CHALLENGE → Every line that includes the word "None" is to be listed.

ENTRIES SHOWN →
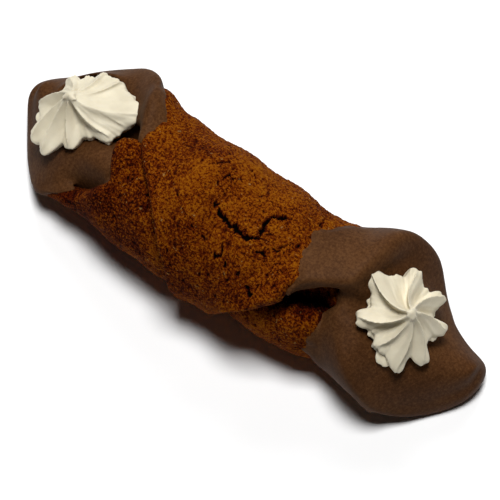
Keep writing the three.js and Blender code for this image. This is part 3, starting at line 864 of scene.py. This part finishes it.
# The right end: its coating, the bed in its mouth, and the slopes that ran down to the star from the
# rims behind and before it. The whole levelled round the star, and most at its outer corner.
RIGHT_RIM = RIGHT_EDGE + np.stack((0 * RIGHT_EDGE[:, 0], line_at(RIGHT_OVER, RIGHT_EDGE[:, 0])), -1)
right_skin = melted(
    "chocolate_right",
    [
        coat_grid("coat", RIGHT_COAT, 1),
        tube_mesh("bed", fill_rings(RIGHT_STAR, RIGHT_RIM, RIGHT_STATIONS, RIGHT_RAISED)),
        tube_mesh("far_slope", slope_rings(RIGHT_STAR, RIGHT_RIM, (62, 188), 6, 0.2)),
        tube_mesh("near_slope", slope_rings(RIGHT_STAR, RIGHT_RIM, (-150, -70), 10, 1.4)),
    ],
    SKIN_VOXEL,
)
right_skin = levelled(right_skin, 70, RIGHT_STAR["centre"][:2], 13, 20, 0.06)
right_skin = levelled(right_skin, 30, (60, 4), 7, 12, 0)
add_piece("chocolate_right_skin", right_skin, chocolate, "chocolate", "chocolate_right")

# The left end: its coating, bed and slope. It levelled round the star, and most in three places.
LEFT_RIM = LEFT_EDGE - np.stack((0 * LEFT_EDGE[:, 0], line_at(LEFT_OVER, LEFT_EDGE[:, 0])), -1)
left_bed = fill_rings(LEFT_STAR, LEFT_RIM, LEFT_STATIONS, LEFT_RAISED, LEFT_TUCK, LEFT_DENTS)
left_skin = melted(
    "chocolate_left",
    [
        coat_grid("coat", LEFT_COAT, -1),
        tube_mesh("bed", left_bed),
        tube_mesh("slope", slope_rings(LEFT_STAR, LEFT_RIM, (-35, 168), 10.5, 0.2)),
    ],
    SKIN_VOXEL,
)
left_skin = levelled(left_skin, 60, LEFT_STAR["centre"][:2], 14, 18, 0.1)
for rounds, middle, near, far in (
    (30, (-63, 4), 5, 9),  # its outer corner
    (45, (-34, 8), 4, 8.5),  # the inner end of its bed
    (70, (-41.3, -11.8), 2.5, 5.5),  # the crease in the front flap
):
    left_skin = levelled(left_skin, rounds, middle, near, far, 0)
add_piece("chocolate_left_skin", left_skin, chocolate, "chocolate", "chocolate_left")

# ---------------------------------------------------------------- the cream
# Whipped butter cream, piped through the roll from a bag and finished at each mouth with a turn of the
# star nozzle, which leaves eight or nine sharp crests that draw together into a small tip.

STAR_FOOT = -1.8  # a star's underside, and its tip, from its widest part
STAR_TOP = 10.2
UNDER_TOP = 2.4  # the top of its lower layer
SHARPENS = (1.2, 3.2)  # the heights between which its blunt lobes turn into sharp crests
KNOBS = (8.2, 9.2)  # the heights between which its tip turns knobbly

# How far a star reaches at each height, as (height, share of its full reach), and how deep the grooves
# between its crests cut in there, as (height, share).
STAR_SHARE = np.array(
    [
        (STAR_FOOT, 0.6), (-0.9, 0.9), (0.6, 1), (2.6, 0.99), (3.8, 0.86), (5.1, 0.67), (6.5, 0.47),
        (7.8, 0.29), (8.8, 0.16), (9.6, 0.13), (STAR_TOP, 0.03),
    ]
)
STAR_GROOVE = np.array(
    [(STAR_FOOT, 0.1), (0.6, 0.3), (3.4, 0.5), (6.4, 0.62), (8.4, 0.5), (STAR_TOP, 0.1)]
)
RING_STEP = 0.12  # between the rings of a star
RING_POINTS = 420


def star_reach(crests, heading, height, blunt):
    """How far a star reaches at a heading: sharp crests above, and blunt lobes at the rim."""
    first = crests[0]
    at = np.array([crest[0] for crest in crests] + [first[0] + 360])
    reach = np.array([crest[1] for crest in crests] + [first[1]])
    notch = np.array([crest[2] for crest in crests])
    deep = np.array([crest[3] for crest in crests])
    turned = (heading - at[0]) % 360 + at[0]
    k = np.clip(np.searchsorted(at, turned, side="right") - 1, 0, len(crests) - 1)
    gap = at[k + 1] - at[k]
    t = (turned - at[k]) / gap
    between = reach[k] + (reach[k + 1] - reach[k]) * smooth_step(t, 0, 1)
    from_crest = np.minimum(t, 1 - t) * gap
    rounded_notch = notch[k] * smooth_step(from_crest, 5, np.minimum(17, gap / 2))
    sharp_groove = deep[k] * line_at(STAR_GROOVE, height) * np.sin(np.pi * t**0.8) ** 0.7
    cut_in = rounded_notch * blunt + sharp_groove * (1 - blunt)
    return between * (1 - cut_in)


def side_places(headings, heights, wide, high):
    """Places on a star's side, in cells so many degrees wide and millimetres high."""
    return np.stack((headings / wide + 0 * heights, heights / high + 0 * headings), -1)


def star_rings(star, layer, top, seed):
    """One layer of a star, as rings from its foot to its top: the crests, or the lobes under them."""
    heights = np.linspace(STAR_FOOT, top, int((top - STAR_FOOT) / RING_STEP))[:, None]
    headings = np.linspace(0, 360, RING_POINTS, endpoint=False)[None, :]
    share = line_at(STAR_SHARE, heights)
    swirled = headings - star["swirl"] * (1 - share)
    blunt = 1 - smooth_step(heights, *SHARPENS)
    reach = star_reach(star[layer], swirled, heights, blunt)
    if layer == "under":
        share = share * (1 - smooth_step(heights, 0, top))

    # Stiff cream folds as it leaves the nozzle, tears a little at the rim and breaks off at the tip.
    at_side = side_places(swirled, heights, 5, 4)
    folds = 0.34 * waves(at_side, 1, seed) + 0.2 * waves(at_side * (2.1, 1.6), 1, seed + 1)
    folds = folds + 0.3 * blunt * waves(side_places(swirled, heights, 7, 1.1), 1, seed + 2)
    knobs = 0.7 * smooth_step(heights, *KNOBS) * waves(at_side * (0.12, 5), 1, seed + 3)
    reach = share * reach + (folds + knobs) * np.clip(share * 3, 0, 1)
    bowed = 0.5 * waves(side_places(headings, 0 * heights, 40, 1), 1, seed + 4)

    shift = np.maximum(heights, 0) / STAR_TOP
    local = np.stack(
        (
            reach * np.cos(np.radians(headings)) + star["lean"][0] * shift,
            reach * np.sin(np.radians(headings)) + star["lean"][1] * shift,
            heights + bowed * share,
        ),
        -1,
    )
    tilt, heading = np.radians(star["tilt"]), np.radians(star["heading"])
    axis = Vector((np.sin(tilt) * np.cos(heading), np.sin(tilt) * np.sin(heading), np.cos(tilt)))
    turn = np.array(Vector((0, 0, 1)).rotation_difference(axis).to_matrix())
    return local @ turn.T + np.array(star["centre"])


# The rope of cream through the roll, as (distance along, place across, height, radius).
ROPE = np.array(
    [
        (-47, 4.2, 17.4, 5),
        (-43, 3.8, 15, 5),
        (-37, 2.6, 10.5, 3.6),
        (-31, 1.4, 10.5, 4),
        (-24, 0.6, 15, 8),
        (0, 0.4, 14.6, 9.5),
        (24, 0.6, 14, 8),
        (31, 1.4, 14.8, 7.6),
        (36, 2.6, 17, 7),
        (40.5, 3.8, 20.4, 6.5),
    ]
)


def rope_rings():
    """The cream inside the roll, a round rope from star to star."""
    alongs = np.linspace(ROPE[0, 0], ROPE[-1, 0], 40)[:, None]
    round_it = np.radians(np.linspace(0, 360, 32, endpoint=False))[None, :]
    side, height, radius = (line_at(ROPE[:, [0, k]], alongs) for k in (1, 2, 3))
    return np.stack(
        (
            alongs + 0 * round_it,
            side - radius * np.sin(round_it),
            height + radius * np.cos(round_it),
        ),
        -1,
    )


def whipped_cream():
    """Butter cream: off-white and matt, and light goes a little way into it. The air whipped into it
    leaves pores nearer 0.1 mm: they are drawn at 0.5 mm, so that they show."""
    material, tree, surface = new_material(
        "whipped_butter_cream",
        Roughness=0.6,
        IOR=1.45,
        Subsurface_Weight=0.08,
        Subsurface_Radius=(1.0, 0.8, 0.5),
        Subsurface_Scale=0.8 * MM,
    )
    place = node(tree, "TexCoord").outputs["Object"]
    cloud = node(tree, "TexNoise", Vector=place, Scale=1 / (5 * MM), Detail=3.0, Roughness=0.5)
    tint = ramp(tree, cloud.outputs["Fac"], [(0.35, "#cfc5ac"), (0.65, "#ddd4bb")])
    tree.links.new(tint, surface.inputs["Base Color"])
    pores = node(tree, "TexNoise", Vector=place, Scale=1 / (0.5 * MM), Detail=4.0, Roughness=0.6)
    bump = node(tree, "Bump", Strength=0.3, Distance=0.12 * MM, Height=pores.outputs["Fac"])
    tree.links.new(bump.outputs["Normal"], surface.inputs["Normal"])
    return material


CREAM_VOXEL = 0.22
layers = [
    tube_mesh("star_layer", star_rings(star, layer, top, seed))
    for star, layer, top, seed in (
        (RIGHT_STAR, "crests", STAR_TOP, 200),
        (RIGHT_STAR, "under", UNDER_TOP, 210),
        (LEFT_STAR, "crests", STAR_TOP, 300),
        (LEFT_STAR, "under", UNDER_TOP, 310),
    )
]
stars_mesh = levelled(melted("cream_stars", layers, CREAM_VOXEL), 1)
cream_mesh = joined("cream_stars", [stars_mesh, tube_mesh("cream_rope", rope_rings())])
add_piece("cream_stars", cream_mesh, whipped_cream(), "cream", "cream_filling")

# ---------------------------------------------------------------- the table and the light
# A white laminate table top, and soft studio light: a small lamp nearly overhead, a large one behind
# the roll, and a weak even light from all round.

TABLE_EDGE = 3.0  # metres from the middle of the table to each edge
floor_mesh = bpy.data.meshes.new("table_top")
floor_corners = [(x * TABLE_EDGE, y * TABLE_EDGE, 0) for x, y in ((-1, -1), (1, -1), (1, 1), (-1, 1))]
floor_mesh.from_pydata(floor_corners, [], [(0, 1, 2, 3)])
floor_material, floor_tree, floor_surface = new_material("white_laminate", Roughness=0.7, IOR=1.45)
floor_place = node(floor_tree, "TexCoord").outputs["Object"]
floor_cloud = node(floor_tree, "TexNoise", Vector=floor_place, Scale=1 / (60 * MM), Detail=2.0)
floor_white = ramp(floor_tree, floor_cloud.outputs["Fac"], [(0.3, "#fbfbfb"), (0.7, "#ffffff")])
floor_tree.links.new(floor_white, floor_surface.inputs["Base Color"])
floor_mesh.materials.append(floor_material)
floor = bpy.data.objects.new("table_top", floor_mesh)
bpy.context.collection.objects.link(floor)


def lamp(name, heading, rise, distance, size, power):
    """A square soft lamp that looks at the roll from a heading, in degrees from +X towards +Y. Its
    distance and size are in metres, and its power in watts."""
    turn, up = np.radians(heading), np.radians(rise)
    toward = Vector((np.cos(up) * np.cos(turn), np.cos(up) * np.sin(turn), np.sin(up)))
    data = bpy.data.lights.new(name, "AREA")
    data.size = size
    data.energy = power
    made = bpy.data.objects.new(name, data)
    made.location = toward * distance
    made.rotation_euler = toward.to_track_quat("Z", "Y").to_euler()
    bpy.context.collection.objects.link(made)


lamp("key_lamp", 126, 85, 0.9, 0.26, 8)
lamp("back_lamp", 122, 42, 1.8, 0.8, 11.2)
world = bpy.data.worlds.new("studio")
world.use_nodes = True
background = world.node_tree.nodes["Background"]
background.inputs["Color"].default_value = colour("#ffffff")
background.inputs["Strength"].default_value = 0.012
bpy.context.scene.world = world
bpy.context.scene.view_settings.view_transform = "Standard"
==
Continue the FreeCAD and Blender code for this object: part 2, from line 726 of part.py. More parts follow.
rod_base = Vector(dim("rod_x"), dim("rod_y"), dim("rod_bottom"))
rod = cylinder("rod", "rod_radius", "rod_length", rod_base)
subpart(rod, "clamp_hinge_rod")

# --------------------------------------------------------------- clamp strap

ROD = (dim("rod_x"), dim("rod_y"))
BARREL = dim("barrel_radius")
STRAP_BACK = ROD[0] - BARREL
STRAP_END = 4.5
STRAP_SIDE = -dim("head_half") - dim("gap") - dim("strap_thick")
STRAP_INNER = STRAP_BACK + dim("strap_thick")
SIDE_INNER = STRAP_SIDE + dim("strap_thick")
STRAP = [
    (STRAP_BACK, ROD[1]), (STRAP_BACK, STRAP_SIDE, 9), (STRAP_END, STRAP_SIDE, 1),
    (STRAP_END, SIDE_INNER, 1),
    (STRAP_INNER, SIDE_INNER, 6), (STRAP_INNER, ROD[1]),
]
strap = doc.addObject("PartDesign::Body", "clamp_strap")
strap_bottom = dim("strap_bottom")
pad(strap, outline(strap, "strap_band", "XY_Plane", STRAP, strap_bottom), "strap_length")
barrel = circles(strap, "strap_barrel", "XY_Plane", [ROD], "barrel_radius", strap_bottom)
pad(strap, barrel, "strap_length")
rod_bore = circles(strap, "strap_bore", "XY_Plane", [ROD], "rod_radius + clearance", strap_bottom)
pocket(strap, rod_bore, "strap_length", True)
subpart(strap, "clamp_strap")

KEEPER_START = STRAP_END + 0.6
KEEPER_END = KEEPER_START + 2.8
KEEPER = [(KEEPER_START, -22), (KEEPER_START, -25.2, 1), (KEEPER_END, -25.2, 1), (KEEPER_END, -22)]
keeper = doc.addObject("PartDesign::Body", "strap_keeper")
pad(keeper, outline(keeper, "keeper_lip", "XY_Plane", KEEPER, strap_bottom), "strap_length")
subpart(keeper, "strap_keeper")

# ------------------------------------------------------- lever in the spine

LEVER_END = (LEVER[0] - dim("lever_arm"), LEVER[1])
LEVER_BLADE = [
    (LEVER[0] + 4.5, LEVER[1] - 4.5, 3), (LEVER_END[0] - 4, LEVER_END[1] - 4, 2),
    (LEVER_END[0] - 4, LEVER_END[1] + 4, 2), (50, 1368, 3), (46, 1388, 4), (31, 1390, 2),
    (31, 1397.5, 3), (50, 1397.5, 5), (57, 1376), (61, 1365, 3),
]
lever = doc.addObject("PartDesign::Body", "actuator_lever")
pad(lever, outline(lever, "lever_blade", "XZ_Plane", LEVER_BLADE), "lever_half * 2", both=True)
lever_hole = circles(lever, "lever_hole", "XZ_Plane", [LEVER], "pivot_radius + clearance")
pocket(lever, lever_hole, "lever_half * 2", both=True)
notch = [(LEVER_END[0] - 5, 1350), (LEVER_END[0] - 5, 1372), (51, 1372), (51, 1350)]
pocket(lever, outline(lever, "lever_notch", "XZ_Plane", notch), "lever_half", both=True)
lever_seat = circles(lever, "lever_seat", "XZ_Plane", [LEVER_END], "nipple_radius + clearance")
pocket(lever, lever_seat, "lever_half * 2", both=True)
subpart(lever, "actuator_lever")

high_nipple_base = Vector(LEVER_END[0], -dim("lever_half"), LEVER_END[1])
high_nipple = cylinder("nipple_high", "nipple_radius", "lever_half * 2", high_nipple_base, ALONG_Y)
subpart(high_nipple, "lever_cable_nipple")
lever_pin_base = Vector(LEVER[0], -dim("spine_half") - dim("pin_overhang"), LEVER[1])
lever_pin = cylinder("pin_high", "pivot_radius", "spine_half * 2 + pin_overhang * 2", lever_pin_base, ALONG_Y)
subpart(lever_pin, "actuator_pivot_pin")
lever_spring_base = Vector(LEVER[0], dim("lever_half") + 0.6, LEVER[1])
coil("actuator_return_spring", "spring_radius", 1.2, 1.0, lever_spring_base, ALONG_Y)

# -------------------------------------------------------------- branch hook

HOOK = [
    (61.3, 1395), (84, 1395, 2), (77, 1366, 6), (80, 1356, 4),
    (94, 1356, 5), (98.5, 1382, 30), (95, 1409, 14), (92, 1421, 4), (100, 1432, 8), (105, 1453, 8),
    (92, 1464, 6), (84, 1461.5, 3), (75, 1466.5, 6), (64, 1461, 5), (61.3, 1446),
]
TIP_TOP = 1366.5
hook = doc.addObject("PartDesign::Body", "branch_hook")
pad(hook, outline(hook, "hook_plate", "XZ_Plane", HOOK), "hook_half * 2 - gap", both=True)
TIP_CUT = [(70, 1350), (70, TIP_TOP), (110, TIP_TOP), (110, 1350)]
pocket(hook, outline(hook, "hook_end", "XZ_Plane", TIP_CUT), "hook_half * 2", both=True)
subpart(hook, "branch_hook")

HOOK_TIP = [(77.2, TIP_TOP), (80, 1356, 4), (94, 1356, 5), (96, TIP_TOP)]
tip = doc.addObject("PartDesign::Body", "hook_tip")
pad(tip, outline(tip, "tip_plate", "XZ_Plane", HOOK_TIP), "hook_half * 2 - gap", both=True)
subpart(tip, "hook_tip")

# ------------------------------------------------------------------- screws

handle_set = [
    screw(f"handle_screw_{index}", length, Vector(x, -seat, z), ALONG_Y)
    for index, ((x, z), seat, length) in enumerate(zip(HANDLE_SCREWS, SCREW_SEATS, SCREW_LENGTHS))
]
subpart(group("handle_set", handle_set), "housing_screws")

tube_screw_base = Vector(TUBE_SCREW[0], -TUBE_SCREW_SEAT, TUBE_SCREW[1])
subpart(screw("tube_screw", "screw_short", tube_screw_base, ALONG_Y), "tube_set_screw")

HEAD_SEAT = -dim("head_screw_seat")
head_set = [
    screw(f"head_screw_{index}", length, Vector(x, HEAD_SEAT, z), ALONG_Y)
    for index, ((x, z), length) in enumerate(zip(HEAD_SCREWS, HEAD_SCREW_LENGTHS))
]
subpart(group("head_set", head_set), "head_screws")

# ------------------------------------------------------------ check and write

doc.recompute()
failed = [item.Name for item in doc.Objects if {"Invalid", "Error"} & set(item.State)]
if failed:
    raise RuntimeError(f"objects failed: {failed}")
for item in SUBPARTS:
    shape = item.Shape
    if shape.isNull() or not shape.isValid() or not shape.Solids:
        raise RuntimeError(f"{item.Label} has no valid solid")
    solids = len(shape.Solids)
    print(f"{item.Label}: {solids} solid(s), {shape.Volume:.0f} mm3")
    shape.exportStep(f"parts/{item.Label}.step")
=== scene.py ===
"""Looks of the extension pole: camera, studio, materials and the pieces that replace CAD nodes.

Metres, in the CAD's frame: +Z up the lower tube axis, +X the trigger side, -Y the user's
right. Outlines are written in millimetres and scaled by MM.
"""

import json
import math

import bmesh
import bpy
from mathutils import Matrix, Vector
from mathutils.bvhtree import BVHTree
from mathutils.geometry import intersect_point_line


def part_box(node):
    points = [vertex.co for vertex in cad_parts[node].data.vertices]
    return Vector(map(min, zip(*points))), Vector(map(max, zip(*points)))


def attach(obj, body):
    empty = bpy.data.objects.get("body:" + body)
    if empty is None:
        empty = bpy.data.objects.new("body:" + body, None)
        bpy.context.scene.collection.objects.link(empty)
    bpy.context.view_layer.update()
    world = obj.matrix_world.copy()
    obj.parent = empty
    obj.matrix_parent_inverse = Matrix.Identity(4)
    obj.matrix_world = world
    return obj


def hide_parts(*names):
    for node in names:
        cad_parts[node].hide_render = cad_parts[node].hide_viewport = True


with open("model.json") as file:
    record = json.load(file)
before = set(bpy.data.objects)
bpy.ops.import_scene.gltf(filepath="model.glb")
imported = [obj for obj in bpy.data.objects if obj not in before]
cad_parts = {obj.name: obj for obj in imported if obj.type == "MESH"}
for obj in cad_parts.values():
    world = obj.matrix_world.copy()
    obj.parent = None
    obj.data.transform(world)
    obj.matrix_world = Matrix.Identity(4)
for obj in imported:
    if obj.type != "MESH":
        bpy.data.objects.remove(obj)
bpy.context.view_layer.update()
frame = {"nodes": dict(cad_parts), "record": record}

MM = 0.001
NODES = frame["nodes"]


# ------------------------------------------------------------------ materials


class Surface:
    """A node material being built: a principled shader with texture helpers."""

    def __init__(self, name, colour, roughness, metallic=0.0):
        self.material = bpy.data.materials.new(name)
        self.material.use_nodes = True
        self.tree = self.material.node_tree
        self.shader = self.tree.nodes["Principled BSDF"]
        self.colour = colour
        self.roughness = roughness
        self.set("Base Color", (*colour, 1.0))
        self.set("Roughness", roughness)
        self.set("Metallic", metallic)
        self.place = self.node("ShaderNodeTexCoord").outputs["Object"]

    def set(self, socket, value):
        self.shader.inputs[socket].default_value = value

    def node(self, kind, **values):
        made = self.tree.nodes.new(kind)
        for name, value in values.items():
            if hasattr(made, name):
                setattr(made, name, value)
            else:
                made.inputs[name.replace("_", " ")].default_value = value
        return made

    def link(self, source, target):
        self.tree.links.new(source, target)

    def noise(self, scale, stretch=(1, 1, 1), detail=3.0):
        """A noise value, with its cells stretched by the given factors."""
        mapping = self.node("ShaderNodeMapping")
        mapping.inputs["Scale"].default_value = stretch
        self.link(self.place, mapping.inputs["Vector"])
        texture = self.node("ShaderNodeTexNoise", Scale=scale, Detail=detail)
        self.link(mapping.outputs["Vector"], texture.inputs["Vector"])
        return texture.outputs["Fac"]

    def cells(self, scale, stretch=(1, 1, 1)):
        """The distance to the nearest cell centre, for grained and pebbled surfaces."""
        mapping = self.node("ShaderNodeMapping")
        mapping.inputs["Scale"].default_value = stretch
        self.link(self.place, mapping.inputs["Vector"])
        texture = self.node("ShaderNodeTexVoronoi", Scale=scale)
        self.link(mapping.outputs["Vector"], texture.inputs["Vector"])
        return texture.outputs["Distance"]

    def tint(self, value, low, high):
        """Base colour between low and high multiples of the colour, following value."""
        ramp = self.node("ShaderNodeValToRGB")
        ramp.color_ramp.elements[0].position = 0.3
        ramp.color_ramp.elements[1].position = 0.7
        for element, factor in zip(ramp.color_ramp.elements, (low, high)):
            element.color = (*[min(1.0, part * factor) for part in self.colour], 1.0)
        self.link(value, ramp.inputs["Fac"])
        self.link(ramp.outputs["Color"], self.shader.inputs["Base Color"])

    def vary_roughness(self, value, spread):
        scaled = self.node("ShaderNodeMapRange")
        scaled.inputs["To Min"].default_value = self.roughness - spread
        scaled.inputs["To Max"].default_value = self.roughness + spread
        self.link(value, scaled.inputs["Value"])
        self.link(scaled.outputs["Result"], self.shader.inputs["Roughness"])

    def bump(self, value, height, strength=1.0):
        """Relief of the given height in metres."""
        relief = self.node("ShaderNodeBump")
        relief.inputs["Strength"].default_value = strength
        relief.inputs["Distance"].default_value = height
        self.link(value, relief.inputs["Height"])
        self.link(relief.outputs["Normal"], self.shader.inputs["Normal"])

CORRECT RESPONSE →
    heights = np.linspace(STAR_FOOT, top, int((top - STAR_FOOT) / RING_STEP))[:, None]
    headings = np.linspace(0, 360, RING_POINTS, endpoint=False)[None, :]
    alongs = np.linspace(ROPE[0, 0], ROPE[-1, 0], 40)[:, None]
    round_it = np.radians(np.linspace(0, 360, 32, endpoint=False))[None, :]
    if empty is None:
        empty = bpy.data.objects.new("body:" + body, None)
    obj.parent = None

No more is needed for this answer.